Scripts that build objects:
%%

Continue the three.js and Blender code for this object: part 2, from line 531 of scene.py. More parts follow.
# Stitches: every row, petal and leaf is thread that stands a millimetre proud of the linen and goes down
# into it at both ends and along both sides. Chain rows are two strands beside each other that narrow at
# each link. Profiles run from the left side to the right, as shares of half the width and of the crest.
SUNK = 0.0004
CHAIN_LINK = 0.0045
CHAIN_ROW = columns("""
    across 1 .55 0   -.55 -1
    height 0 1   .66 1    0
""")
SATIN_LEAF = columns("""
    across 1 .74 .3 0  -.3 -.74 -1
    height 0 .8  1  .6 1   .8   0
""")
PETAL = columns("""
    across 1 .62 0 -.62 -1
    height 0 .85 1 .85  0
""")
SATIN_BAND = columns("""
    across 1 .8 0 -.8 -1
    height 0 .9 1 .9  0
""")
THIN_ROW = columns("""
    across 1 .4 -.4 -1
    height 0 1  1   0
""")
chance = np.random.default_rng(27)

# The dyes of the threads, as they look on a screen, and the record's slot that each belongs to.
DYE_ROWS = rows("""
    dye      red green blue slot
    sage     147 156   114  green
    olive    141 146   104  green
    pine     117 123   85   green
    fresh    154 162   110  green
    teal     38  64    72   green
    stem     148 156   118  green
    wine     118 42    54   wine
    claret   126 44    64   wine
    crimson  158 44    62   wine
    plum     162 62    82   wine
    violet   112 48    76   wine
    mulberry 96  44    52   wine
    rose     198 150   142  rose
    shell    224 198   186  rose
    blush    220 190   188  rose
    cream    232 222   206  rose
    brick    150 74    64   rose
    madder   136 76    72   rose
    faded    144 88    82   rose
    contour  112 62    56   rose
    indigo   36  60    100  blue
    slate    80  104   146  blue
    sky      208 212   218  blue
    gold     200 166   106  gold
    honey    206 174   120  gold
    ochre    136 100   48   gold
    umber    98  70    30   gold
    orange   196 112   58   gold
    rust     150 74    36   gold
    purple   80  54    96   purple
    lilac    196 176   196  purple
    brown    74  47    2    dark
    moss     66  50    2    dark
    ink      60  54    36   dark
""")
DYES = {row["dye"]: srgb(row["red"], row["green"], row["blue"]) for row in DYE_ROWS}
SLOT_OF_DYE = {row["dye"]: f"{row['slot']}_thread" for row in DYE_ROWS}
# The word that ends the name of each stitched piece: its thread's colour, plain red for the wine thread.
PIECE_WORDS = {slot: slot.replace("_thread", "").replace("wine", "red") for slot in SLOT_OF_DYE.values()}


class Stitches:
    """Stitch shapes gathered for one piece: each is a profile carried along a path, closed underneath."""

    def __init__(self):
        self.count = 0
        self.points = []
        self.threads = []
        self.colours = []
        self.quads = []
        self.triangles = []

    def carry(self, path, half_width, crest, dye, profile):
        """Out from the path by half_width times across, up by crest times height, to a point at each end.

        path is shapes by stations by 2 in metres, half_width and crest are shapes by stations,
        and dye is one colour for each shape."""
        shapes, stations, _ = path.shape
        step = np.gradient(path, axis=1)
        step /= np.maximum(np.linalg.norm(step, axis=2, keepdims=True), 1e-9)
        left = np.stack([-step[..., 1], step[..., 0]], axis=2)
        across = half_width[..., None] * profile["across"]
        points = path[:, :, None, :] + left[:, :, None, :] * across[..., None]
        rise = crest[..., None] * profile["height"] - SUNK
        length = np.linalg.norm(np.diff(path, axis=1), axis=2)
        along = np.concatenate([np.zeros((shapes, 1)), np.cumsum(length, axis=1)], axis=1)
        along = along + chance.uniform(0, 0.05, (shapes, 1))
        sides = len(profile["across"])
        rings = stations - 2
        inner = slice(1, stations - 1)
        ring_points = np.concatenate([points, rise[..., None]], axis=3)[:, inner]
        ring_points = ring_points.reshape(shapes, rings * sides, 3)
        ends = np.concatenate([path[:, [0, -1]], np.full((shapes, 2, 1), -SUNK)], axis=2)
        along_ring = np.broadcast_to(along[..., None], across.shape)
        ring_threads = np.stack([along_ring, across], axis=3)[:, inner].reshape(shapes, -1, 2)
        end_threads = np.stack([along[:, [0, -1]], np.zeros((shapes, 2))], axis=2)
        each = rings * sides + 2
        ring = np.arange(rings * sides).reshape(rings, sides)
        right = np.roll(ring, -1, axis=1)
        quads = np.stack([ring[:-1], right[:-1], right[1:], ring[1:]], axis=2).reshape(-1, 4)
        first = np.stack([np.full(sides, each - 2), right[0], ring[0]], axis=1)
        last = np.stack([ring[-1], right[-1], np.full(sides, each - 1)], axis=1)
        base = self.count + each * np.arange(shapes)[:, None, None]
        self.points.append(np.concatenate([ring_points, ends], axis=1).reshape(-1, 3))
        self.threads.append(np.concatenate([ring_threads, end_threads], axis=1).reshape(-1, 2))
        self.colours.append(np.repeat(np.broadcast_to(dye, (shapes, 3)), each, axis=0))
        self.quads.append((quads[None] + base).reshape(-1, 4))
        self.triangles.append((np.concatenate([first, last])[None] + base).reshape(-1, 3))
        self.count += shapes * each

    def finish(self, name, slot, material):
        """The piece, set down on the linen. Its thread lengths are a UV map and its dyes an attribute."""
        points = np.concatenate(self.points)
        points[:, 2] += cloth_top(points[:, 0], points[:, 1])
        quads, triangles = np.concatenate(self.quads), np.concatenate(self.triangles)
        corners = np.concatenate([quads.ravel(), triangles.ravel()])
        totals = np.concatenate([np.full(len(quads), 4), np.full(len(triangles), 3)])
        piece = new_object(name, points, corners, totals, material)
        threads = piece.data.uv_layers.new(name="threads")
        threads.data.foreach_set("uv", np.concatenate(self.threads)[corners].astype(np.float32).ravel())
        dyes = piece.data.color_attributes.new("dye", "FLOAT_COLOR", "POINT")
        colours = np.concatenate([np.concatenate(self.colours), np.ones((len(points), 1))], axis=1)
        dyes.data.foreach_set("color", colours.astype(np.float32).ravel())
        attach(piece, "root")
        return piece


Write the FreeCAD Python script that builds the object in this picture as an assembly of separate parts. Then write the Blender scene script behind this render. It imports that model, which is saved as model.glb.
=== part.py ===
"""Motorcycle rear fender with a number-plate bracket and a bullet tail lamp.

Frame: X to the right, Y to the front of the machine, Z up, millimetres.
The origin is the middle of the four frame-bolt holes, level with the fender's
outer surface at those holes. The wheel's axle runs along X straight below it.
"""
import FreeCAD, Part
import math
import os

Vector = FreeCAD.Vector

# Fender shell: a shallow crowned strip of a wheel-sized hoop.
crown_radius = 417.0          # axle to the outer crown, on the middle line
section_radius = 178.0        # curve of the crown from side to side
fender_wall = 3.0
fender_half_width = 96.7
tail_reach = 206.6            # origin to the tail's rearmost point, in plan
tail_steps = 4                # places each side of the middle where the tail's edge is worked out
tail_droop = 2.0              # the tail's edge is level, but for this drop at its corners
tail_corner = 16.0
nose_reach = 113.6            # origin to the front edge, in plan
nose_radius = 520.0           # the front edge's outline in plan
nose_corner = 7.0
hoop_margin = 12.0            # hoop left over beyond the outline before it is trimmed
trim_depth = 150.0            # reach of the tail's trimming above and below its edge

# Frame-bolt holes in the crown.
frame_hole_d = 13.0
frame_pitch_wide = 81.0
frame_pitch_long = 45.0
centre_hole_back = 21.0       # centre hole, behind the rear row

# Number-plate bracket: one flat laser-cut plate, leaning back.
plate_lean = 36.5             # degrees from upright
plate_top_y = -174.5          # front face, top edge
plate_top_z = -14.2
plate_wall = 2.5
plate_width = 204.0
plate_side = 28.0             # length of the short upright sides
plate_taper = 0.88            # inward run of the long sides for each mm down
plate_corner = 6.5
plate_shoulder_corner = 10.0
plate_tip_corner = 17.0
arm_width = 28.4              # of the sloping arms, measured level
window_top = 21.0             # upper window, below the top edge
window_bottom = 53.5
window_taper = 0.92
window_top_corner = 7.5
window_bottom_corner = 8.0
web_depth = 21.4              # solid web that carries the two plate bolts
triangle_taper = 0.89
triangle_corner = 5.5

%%
%%

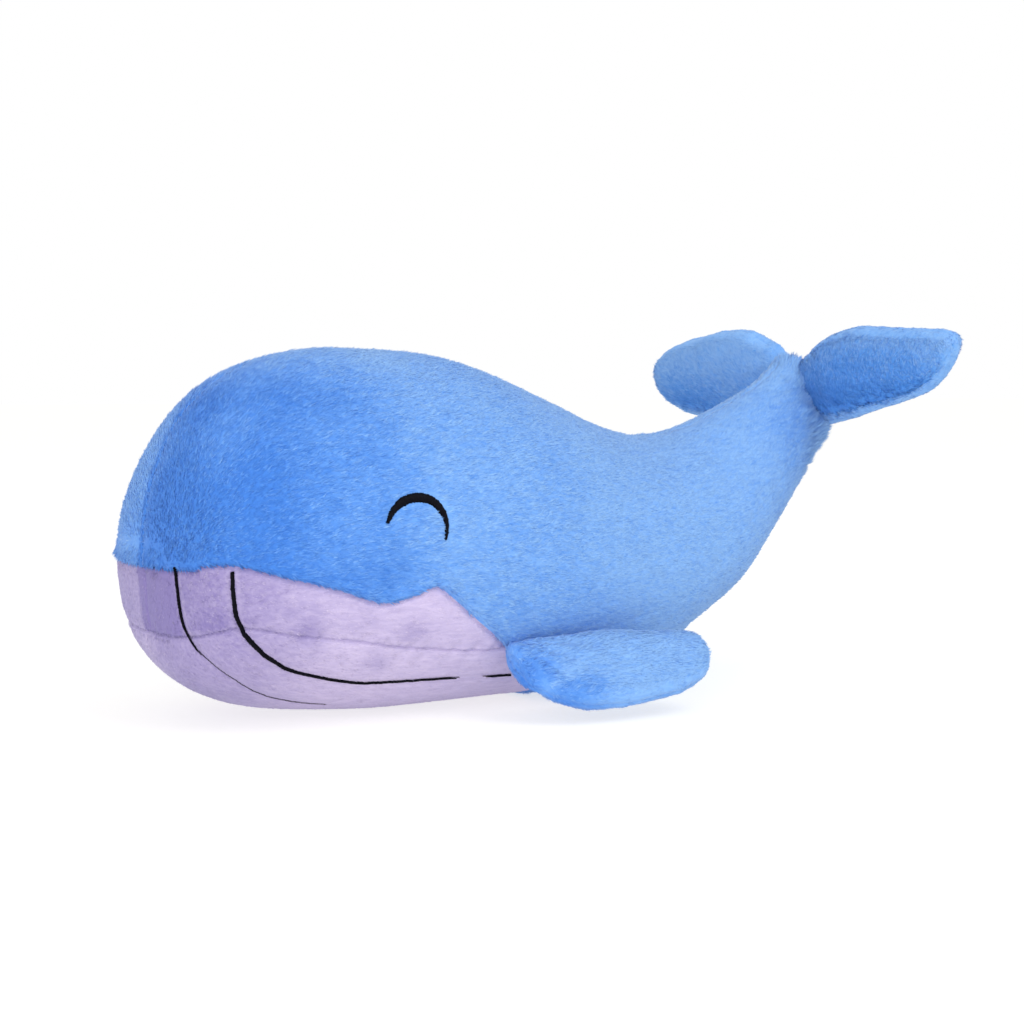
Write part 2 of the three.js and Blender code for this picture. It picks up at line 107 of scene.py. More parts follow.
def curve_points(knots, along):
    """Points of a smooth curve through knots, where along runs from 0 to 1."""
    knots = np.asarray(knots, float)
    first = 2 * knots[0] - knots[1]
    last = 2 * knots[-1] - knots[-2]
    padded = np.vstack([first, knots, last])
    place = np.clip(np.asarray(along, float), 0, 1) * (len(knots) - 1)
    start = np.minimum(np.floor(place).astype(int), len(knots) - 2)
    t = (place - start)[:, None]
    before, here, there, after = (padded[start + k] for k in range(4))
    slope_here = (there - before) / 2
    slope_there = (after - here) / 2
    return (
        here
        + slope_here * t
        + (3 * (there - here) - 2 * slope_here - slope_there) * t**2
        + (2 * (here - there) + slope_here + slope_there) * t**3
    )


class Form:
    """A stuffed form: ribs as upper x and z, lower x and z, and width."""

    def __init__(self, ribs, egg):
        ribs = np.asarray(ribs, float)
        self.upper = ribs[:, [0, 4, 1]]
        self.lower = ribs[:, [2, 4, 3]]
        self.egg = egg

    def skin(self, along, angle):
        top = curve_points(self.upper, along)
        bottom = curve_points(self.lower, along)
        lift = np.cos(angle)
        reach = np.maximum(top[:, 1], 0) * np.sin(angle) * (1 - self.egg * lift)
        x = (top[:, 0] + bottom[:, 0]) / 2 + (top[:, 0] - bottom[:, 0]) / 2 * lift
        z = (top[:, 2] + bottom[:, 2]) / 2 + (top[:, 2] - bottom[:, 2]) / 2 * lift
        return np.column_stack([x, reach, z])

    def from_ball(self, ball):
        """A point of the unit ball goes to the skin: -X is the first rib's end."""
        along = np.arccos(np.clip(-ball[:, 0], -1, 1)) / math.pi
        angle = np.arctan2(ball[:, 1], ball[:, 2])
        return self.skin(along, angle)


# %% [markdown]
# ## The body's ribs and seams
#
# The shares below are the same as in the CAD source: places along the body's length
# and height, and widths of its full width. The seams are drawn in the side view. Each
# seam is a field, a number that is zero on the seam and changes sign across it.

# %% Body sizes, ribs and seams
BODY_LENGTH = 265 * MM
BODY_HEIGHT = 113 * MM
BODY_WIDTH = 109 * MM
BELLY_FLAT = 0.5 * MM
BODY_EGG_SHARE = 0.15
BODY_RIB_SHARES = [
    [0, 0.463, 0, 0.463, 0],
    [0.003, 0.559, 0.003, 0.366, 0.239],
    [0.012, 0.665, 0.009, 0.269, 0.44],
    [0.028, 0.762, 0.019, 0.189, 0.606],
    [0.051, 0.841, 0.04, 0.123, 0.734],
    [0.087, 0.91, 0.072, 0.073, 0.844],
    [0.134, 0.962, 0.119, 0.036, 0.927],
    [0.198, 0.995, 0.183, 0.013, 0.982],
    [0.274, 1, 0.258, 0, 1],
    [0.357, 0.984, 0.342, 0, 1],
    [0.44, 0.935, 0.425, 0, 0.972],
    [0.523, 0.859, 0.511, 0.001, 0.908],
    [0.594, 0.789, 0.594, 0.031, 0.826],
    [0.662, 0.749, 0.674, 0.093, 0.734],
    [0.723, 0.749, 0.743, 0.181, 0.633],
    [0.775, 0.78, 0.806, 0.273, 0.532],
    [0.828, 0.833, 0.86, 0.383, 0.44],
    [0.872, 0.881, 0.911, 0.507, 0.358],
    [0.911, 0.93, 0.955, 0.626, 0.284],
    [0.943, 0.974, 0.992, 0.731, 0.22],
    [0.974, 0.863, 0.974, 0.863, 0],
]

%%

■ **TASK DETAILS**: In the listing above, find the line with "Continue the three.js" and the line with "chance = np.random.default_rng(27)", then print exactly those two lines and every line between them, and nothing more.

■ **EXERCISE ANSWER**:
Continue the three.js and Blender code for this object: part 2, from line 531 of scene.py. More parts follow.
# Stitches: every row, petal and leaf is thread that stands a millimetre proud of the linen and goes down
# into it at both ends and along both sides. Chain rows are two strands beside each other that narrow at
# each link. Profiles run from the left side to the right, as shares of half the width and of the crest.
SUNK = 0.0004
CHAIN_LINK = 0.0045
CHAIN_ROW = columns("""
    across 1 .55 0   -.55 -1
    height 0 1   .66 1    0
""")
SATIN_LEAF = columns("""
    across 1 .74 .3 0  -.3 -.74 -1
    height 0 .8  1  .6 1   .8   0
""")
PETAL = columns("""
    across 1 .62 0 -.62 -1
    height 0 .85 1 .85  0
""")
SATIN_BAND = columns("""
    across 1 .8 0 -.8 -1
    height 0 .9 1 .9  0
""")
THIN_ROW = columns("""
    across 1 .4 -.4 -1
    height 0 1  1   0
""")
chance = np.random.default_rng(27)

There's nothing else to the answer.